= Irish Marxist Society =

The Irish Marxist Society (sometimes given as the Irish Marxist Group) was a Eurocommunist organisation active in Ireland in the 1970s.

The IMS was the result of a split in the Communist Party of Ireland. The Communist Party had always been reluctant to criticize the Soviet Union and consistently followed the Kremlin line. However, a number of party members were critical of the lack of democracy and civil liberties within the Soviet state. Following the 1968 Warsaw Pact invasion of Czechoslovakia, the party broke from the norm and denounced the invasion. Some of the more hard-line pro-Soviet members, such as Michael O'Riordan, were unhappy with this and sought to have the decision reversed in the early 1970s. By 1975 it looked likely that the stance on the invasion, which by now had a large symbolic significance, would indeed be reversed. For many of the more Soviet-critical members, this was the last straw. Twenty-two party members resigned, forming the Irish Marxist Society shortly thereafter. Among the people involved were Sam Nolan, Mick O'Reilly, Joe Deasy and Paddy Carmody.

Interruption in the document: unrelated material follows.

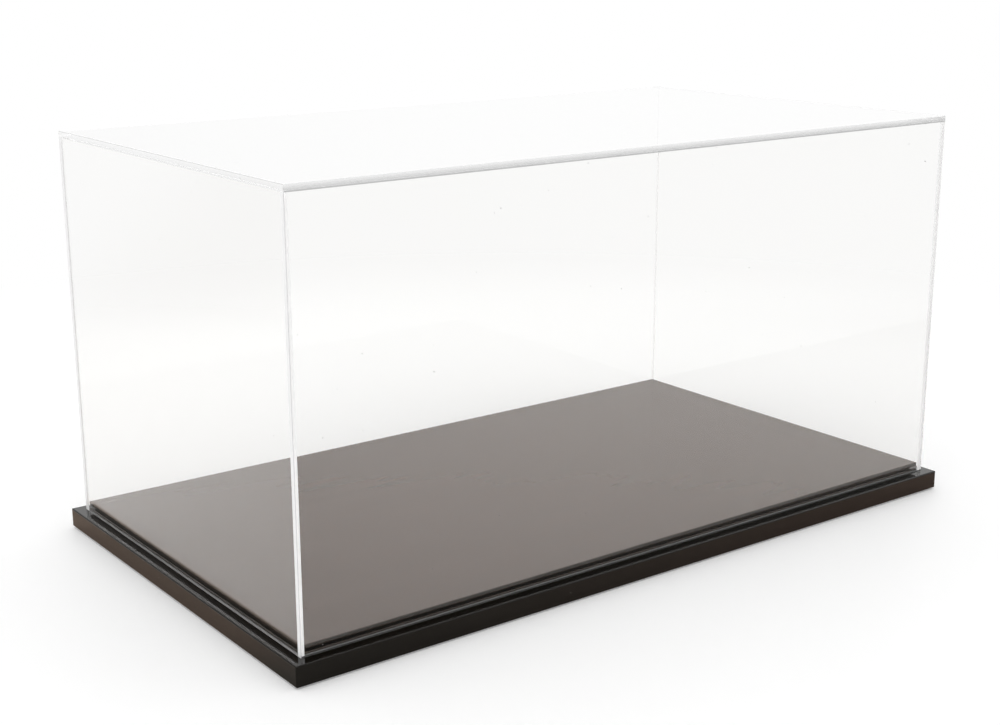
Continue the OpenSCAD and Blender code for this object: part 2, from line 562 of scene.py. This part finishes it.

The IMS denounced the party they left as ‘Stalinist’. On Stalin, the IMS said that ‘the harm which Stalin did to the world Socialist movement is incalculable’. The organization held that Russia and China had not yet been ready for a socialist revolution, but that one could work in some other countries. The IMS held that Marxists should be willing to ally with other forces, even outside the left, for the advancement of progressive causes. The need for democracy and civil liberties including freedom of speech was upheld. The IMS was strongly pro-feminist. On the issue of Northern Ireland and the Troubles, the IMS disagreed with the two-nations theory, but also held that the current focus should be on democracy and civil rights within Northern Ireland, not armed struggle for a united Ireland. The group was very much influenced by the Italian Communist Party.

The IMS's organizational structure has been described as ‘loose-knit’. It did not survive the end of the decade. Many of its members went on to join the Labour Party, where they joined with others to form Labour Left, which exercised a strong influence in the Labour Party through the 1980s against coalition and for socialist ideas.